Ms SAFFIN (Page) (15:08): My question is to the Minister for Tourism. Minister, why is it important to the tourism industry that the government took action on Saturday?


Mr MARTIN FERGUSON (BatmanMinister for Resources and Energy and Minister for Tourism) (15:08): I thank the member for Page for the question because it goes to my prime concern with respect to the action of Qantas last Saturday—that is, finally giving the tourism industry some certainty to actually get on with the job. On receiving the phone call, the government took the natural course that it should take: act decisively and terminate all industrial action because, as of Saturday, the parties had in essence given up the ghost. They had effectively said to the government that they were incapable of resolving this issue. The commission has now very decisively said that it has terminated all industrial action and the parties are now to seek to negotiate these issues in good faith. But from tourism's perspective it is about time we had a certain degree of certainty. How much pressure can this industry bear? Just think about the challenges that it has confronted over the last 12 months. Think about the Japanese market and the impact of Fukushima. Think about Cyclone Yasi and the natural disasters, like the floods earlier this year, and the associated impact on the tourism market in New Zealand of the earthquakes that have damaged visitation to Australia from New Zealand.

The tourism sector is centrally important to the Australian economy. It employs directly and indirectly just under one million Australians.
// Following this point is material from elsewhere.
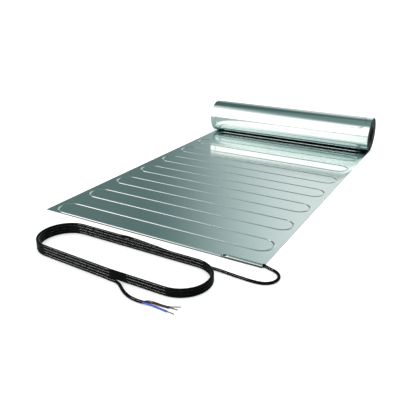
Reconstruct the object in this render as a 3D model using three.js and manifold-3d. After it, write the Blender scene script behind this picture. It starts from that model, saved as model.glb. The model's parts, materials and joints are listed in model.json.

Qantas is our most important carrier, both domestically and internationally. By way of reference, Qantas's international share is almost 18 per cent of total flights and provides approximately half the domestic air travel services in Australia. That is not only important to international visitation and, I might say, domestic tourism; it is also centrally important to me as the Minister for Resources and Energy. It is reflected in why we are spending the proceeds of the minerals resource rent tax on fixing the airport roads in Perth—the most important piece of infrastructure not only to the tourism industry in Western Australia but also to the resources sector when you think about the importance of fly-in fly-out workers. The Australian workforce is becoming more and more mobile in terms of suiting the needs of us delivering that huge investment pipeline of $430 billion, of which $140 billion is in the LNG sector, which is currently propping up the Australian economy. Asia presents us with an opportunity, not only from a resources perspective; I might also say that Asia is our new frontier from a tourism perspective with growth of 10 per cent per year—a capacity to actually double our numbers by 2020.

I simply say as the CEO of Tourism Australia, Mr McEvoy, appropriately said in a media release issued today: 'This decision finally provides certainty for tourism operators in Australia. It says that, both domestically and internationally, Australian tourism is open for business. We now have certainty, a capacity for people overseas and from within Australia to actually start planning their Australian holidays for this forthcoming summer.' I simply say to the industrial commission: you were right to adopt the recommendation of the Prime Minister to act decisively and to cease all industrial action so we have some certainty for all those small and medium sized businesses to prop up the tourism sector in Australia.